By Jake New
Inside Higher Ed
Students at three California campuses — Moorpark College, California State University at Channel Islands and California State University at Long Beach — are now believed to have contracted measles, joining more than 90 other people in the state who have contracted the largely eradicated disease.
California students are within their legal rights to come to campus without having been vaccinated — the state is one of 22 that does not require college students to be vaccinated against measles. As a result, many California colleges, including the 10 campuses of the University of California System, do not require students to receive immunizations before enrolling.
The University of California may soon move to change its policy. A proposed three-year plan would require incoming students in 2017 to receive vaccinations for measles, mumps, rubella, chicken pox, meningococcus and tetanus. Currently, the system only requires students to be vaccinated against hepatitis B.
James Cherry, a pediatrics research professor at the University of California at Los Angeles, said the new policy couldn’t come soon enough. “It seems to me that this should be done this year, not 2017,” Cherry said. “The way things are going right now, we’re going to have an epidemic on college campuses. That is the situation we’re in.”
Brooke Converse, a spokeswoman for UC, said the new plan was in the works long before the recent outbreak of measlesin the state and that the roadblocks for adopting the policy have been technical in nature, not philosophical. The Affordable Care Act, more affordable vaccinations and a new system-wide digital platform for students’ health records has allowed the process to finally move forward, she said.
“It has always been a good public health and preventive medicine practice to immunize and protect against infectious diseases,” Converse said. “However, in the past the cost of vaccines and the time and cost for student health staff to obtain and verify this information has been a barrier to implementing system-wide requirements.”
The University of California is far from the only system that doesn’t require students to be immunized against the measles, however. Only about half of states have laws requiring all college students to be immunized against the disease, according to a Centers for Disease Control and Prevention database.

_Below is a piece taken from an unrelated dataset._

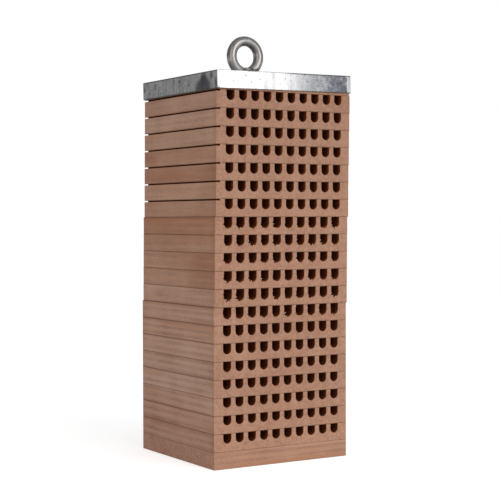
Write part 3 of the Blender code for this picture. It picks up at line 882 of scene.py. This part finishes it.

“On-campus requirements are generally a function of state law at both public and private institutions,” said Sarah Van Orman, executive director of University Health Services at the University of Wisconsin at Madison and president of the American College Health Association. “While there are some campuses that have policies over and above the state requirements, generally the state requirement is followed.”
In a statement that the association adopted in 2014, the ACHA says colleges that require students to be vaccinated should enforce those rules and have a high bar for exemptions.
“Immunizations offer safe and effective protection from vaccine-preventable diseases,” the statement reads. “The United States is experiencing reemergence of these diseases, in part due to factors such as unimmunized and underimmunized persons and global travel. The American College Health Association strongly supports the use of vaccines to protect the health of our individual students and our campus communities.”
The CDC offers a similar recommendation. Yet at least 22 states do not have any laws requiring college students to be immunized against measles.
Virginia requires only full-time students at public institutions to be immunized, and Texas only requires it of students who are enrolled in health- related programs and veterinary courses. Oregon requires vaccinations for students involved in intercollegiate sports, or who are enrolled in health care, child care and education courses. Ohio requires immunizations only for those living in campus housing.
According to the National Association of College and University Attorneys, all but two states — West Virginia and Mississippi — allow for nonmedical exemptions, such as for religious beliefs, and about half allow for exemptions based on philosophical or personal reasons. Those exemptions are on the rise. In 2012, researchers at Emory University found that exemptions increased by as much as 13 percent per year since 2005 in states with what the researchers call “easy” exemption policies. (Some states require a notarized documentdetailing the reason for the exemption, while others require very little effort.)
Measles is an especially contagious disease, with about 90 percent of those who are not immune to the disease contracting it if they come in contact with an infected person. As most states do require children to be immunized for measles prior to entering grade school, measles cases are still low on college campuses despite how infectious the disease is and a dearth of laws specifically regarding colleges.
But as the antivaccination movement continues to gain steam and the number of exemptions granted continues to increase, more and more of those children with no immunity to measles and other diseases will be headed to crowded campuses, health experts warn. That could mean more cases even at colleges that have their own requirements. The CSU system, where two students are believed to have contracted the disease, requires its students to be vaccinated against measles.
In order for a population to have what is called “herd immunity” — in which the number of people who are vaccinated is high enough to protect those who are not, such as infants or those with vaccine allergies — the immunization rate must be about 95 percent. In some K-12 communities — including some school corporations in Oregon, California and New York — that rate has fallen to as low as 50 percent.
“We’re starting to see the beginnings of this not-vaccinated generation entering higher education,” Van Orman said. “Measles is really contagious, so it’s very much a concern.”